1. There were > 2 side. Namely, 3. And I don't mean 2 sides and the Balaur (Aion). This helps blunt one side from taking over, sicne the other two can gang up on them to swing the pendulum. Now, this didn't always happen perfectly of course, but it helps.

2. The tactical objectives are small and can occur for many reason and in many forms, but the strategic goals are intentionally designed to progressively thin the controlling side and stretch their resources almost asymptotically, so for example no matter how much of a "zerg advantage" your side holds, they cannot hold onto everything, everywhere but the carrots are present to compell them to try to. The equilibrium shifts to make the 3:1 seem almost even, given that the larger forces are much more strung out and the smaller one can focus on the weakest links and guerilla/surprise tactics.

In DAoC, having three sides and the increasingly difficult gates of controlling more keeps to get at relics was designed to accomplish (1) and (2).

In particular, you might have a 3:1 advantage in bodies, but when you try stringing them out to take 1...2...3... up to 6 keeps and hold onto them to open up the relic keeps with the increasing stress on your supply lines and resources, you can see how this helps self-level the field.

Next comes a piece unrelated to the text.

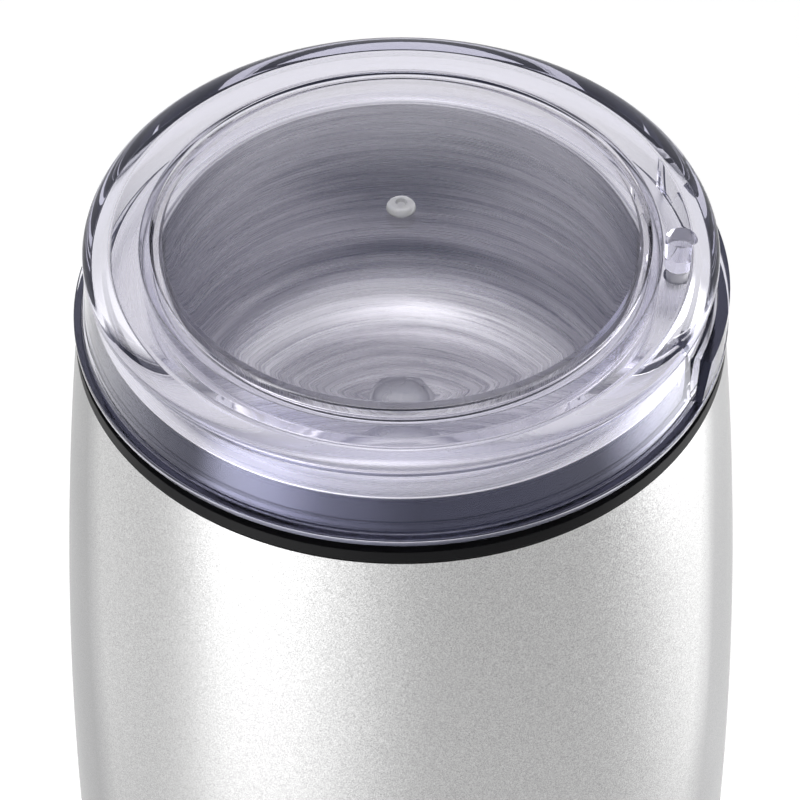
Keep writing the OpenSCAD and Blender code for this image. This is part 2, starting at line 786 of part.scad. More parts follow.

The real problem in current games is that no one has bothered to put enough emphasis on the stretching mechanisms like they did in DAoC (not even WAR which was also by Mythic but turned out to be an instance-fest), and the motivation to have long, coordinated open-world efforts with bigger rewards for pulling off the harder-to-maintain spread objectives.

Control of dungeons, attribute bonuses, enabling invasion access, realm pride are all valid motivations that, when applied correctly to an audience, makes them work towards simlar goals collectively and make it feel more personal when the other realm attacks something that "is yours".

I never felt anything close to what I did in DAoC whe I played WAR or Aion. When your realm yelled "MIDS AT DC" or "ALBS POURING THROUGH EM MG, 5g+", you dropped whatever you were doing and headed out to help. You felt like you were part of a REALM, not a bunch of animated gifs parked waiting for a scenario or BG to pop.

What has happened to the "Massive" and "Multiplayer" in MMO? We need a new term for what we have today: MSO - Massive Singleplayer Online.

SP said...

you are sadly right. there is every week a suggestion about world pvp on blizzard suggestion forums but they don't care. topics just fill up with other people chiming in and either get forgotten about, or deleted.

blizzard had to put up with all the complaining of all the lowbies getting ganked by the highest levels, and in the end just created bgs/arena/wg/etc.. system in which players "PvP" in a box with no one to gank or harass by killing off NPCs. in fact, some cities like Grum's NPCs respawn time is 1 second. you kill one, they re-spawn over and over until you leave the town.

RIP world pvp, you will be missed.

Mooseman said...

Time is the main factor of success in FPS games too. The more time you have to play the game, the better your twitch skills will be. If I spend hours practicing, my kill ratio goes up. If I'm busy, my kill ratio goes down.

For some reason, MMO players don't like to have their characters die. In a FPS game, this can't be avoided, so you quickly learn to take it for granted.

But, I long for an active MMO game that is open world PvP. Capturing territory objectives, being able to have a real effect in the game world. That's fun.

Anonymous said...

That's why open world PvP makes a good alternative server choice. This ensures the game can reach the "carebear" crew as well as the hardcore PvPer.